One of my favourite parts of the movie might be the first ten or so minutes. Not only was the entire introduction spoken in Chinese, I appreciated how efficient they were in telling Wenwu’s history. It was a quick recap, but it revealed a lot about his character. In doing so, it really captured my attention and got me interested. But my favourite part during this intro was when they featured the beautifully choreographed fight between Wenwu and Ying Li. I absolutely adored this scene. Very few words were spoken during the fight, but there was so much storytelling being done – not to mention it was accompanied by an amazing soundtrack. This gave the audience a little taste of how exciting the oncoming fights will be, which was a smart thing to do on the director’s part.

Shang Chi preparing to fight in the bus.

The CGI was mostly pretty good, but of course with Marvel movies being a CGI fest, it’s never completely perfect. There were definitely a couple of awkward shots but nothing that bothered me too much. With the entire third act involving a CGI dragon and CGI monsters, you kind of have to just let your criticisms go and enjoy it for what it is. 

The fight sequences were definitely a major highlight of this movie. I’m sure many people who went to watch this movie were hoping for excellently choreographed fights which they delivered. In my humble opinion, some of the fights in Shang-Chi and the Legend of the Ten Rings were some of the best hand-to-hand combat scenes in the entire MCU. The action was so on point and it never felt like it was unnecessary or just action for the sake of action. We also haven’t really seen martial arts in the MCU yet so it was kind of refreshing to see a new type of superhero. 

Shang Chi and his best friend Katy looking for his sister, Xia Ling.

To be honest, the third act is what I had the most problems with. The first time I watched this movie in theatres, I was honestly so confused when the dragon and the monsters were revealed. It seemed…overwhelming? There was something about these mythical creatures that didn’t quite fit or sit well with me. Thinking back, I feel like the third act seemed out of place and kind of random. After watching it a second time and knowing what I was in for, I enjoyed the final battle much more.

The final battle was definitely the messiest sequence out of the movie though, maybe because it was a little too grand given the first half of the movie. There were some inconsistencies and issues that did take me out of the movie a little. For one, how the heck is Xialing’s rope dart so long that it can a). reach as high up as the dragon’s eye and b). completely wrap around the “Dweller-in-Darkness” so that she can hold him back? Here’s another one: how the heck did Katy learn to shoot an arrow so quickly? Look, I get it’s for the plot but having her shoot the final arrow that pierces the monster’s neck just seemed so unlikely I thought to myself, “yeah right like she could’ve actually shot that arrow”.

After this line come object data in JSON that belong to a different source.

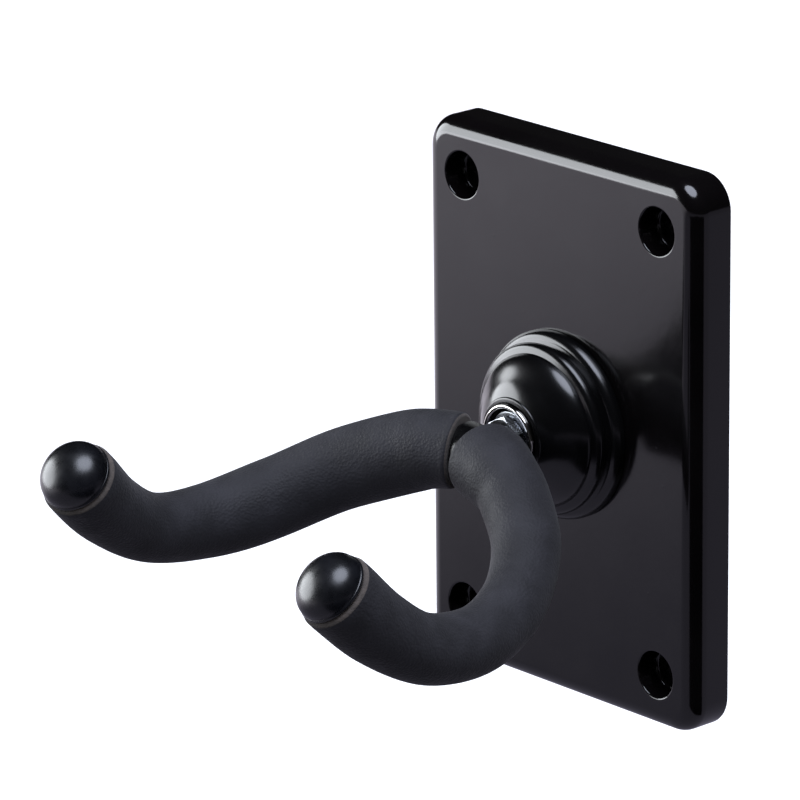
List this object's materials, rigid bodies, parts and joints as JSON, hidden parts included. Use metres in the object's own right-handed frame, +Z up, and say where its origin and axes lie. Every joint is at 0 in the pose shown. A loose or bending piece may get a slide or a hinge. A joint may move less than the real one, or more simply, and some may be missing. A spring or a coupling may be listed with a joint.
{
  "type": "guitar wall hanger",
  "caption": "Wall hanger for a guitar: a swivelling steel yoke in foam sleeves on a lacquered back plate with a turned boss.",
  "frame": {"origin": "middle of the plate's back face, where the swivel's axis meets the wall", "axes": "+X to the right as seen from the room, -Y out of the wall along the swivel's axis, +Z up"},
  "size_m": [0.1222, 0.1415, 0.1474],
  "materials": {
    "black_lacquer": "sprayed black gloss lacquer on a rounded board",
    "gloss_black_abs": "polished black moulding",
    "bright_nickel": "bright nickel plate, turned and polished",
    "zinc_plated_steel": "bright zinc plate",
    "black_nylon": "moulded black nylon",
    "natural_nylon": "moulded natural nylon",
    "black_painted_steel": "satin black enamel",
    "black_foam": "closed-cell foam tube with a fine skin",
    "gloss_black_cap": "glossy moulded dome"
  },
  "bodies": {
    "base": {"back_plate": "black_lacquer", "boss_cover": "gloss_black_abs", "mouth_ferrule": "bright_nickel", "front_bush": "black_nylon", "rear_bush": "black_nylon", "rear_washer": "zinc_plated_steel"},
    "yoke": {"swivel_stem": "zinc_plated_steel", "thrust_washer": "zinc_plated_steel", "jam_nut": "zinc_plated_steel", "spring_washer": "zinc_plated_steel", "lock_nut": "zinc_plated_steel", "lock_nut_insert": "natural_nylon", "yoke_knuckle": "black_painted_steel", "yoke_rod": "black_painted_steel", "left_foam_sleeve": "black_foam", "right_foam_sleeve": "black_foam", "left_end_cap": "gloss_black_cap", "right_end_cap": "gloss_black_cap"}
  },
  "joints": [
    {"name": "yoke_swivel", "type": "hinge", "parent": "base", "child": "yoke", "pos_m": [0, 0, 0], "axis": [0, 1, 0], "continuous": true}
  ]
}
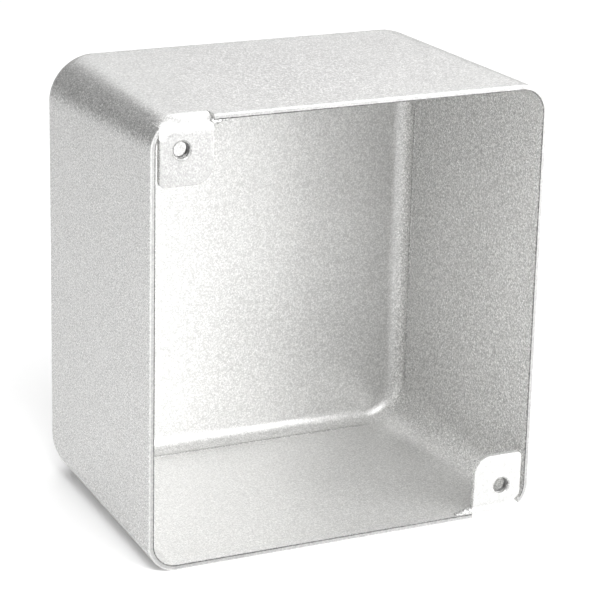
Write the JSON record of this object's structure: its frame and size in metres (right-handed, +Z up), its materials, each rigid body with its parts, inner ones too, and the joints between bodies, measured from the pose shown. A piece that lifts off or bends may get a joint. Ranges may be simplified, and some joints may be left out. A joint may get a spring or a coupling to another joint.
{
  "type": "electrical junction box",
  "caption": "Deep open-fronted galvanised steel junction box, blank on every side, with a rounded back and diagonal folded ears tapped for cover screws.",
  "frame": {"origin": "centre of the outer back face, where the box is fastened to a wall", "axes": "+Z up, +X to the right of somebody looking into the open front, +Y into the box and out through its back"},
  "size_m": [0.119, 0.0815, 0.1282],
  "materials": {
    "galvanised_sheet": "matt zinc with a fine grain, brighter on the cut edges",
    "galvanised_ear": "matt zinc, slightly brighter where it was folded",
    "weld_metal": "rough zinc-coated weld metal"
  },
  "bodies": {
    "root": {"wall_ring": "galvanised_sheet", "back_tray": "galvanised_sheet", "upper_ear": "galvanised_ear", "lower_ear": "galvanised_ear", "seam_beads": "weld_metal", "ear_tack_welds": "weld_metal"}
  },
  "joints": []
}
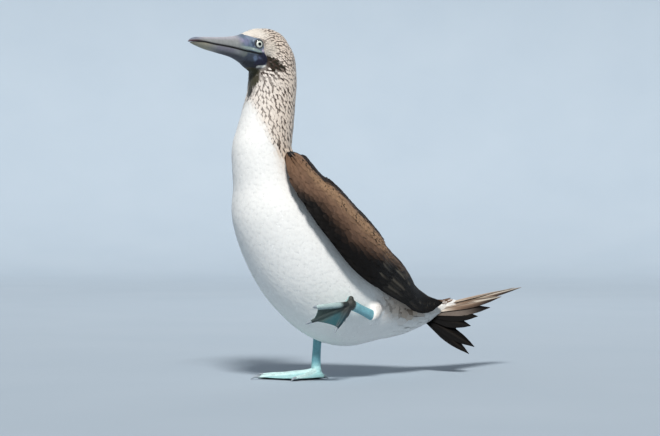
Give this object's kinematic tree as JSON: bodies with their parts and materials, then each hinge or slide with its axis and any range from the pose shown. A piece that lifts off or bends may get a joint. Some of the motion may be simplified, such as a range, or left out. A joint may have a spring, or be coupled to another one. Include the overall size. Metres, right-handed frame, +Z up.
{
  "type": "blue-footed booby",
  "caption": "Life-size still model of a blue-footed booby standing on a blue webbed foot with the other foot raised, wings folded and tail fanned",
  "frame": {"origin": "on the floor, in the middle of the flat under the standing right foot's heel pad", "axes": "+Z up, the bird's chest faces -Y and its tail +Y, and its left side is +X"},
  "size_m": [0.186, 0.5751, 0.4695],
  "materials": {
    "plumage_white": "matt white feathers of the breast, belly and rump",
    "plumage_streaked": "matt cream feathers with dark brown streaks on the head and neck",
    "plumage_brown": "matt dark brown flight and tail feathers with paler edges",
    "bill_horn": "satin blue-grey horn",
    "foot_skin": "satin turquoise scaled skin with pale claws",
    "eye": "glossy pale yellow iris with a small black pupil"
  },
  "bodies": {
    "root": {"head": "plumage_streaked", "neck": "plumage_streaked", "torso": "plumage_white", "wing_left": "plumage_brown", "wing_right": "plumage_brown", "tail": "plumage_brown", "bill_upper": "bill_horn", "bill_lower": "bill_horn", "eye_left": "eye", "eye_right": "eye", "leg_left": "foot_skin", "leg_right": "foot_skin", "foot_left": "foot_skin", "foot_right": "foot_skin"}
  },
  "joints": []
}
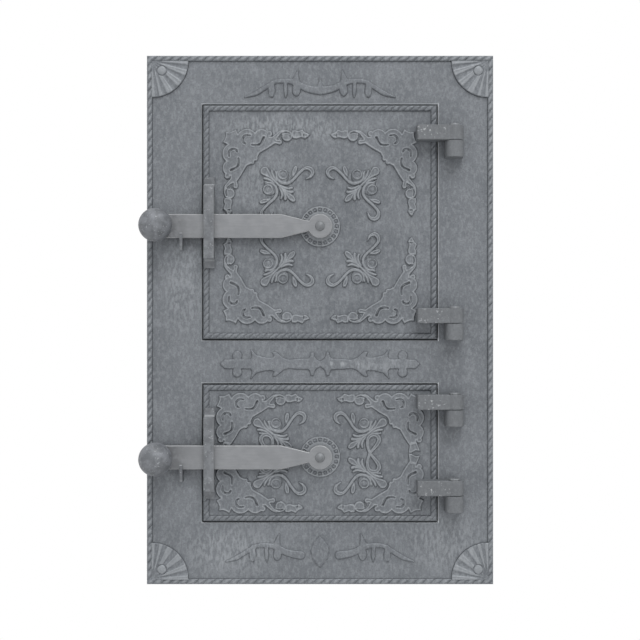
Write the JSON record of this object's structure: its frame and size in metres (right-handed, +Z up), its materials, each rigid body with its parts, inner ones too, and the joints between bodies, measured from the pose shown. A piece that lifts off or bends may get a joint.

Xia Ling enters the arena.

But a big reason why this movie succeeded was thanks to the solid performances of the cast. Simu Liu knocked it out of the park in his breakout role as Shang-Chi. I hadn’t seen anything he was in before (namely Kim’s Convenience (2016)), but I felt that he did a pretty good job as the lead in a Marvel movie. While he certainly shined in all the action sequences and did well in delivering the comedic lines, his acting did feel a little stale at times. It was mostly during highly emotional scenes where he wasn’t able to fully capture the proper expressions or feelings. I’m sorry to say, but whenever he was acting side by side with Leung, he just lacked charisma. For me, Leung completely stole the show. The amount of emotion he captured just with his eyes was breathtaking and he really commanded every scene he was in. Leung was extremely charismatic and was able to create a “villain” that was worth sympathizing with. He brought a level of humanity to the character that made him one of Marvel’s most well developed villains yet. I was truly sad when I saw that they killed him off.

Shang-Chi fighting in the bus.

While Shang-Chi and the Legend of the Ten Rings wasn’t able to completely escape the formulaic storytelling of Marvel, it still succeeded in creating something fresh and unique. With expertly choregraphed fight sequences that were exciting and bold, this movie lived up to the action movie genre. Another great thing about this movie? No unnecessary or forced romantic relationships – god bless platonic friendships! In writing Shang-Chi and Katy as best friends, the movie was able to instead properly explore Shang-Chi as a character and his personal growth (I think a forced romance between the two would’ve killed the movie for sure). As my favourite Phase 4 entry, Shang-Chi and the Legend of the Ten Rings is getting a 7.5/10 from me. Exciting, funny, and action-packed – it’s all you could ever want in a Marvel movie. With such a great first movie, I’m excited to see what this character will bring next to the table. If you’re looking for a solid modern day martial arts movie, this one’s for you. You can find it streaming on Disney+!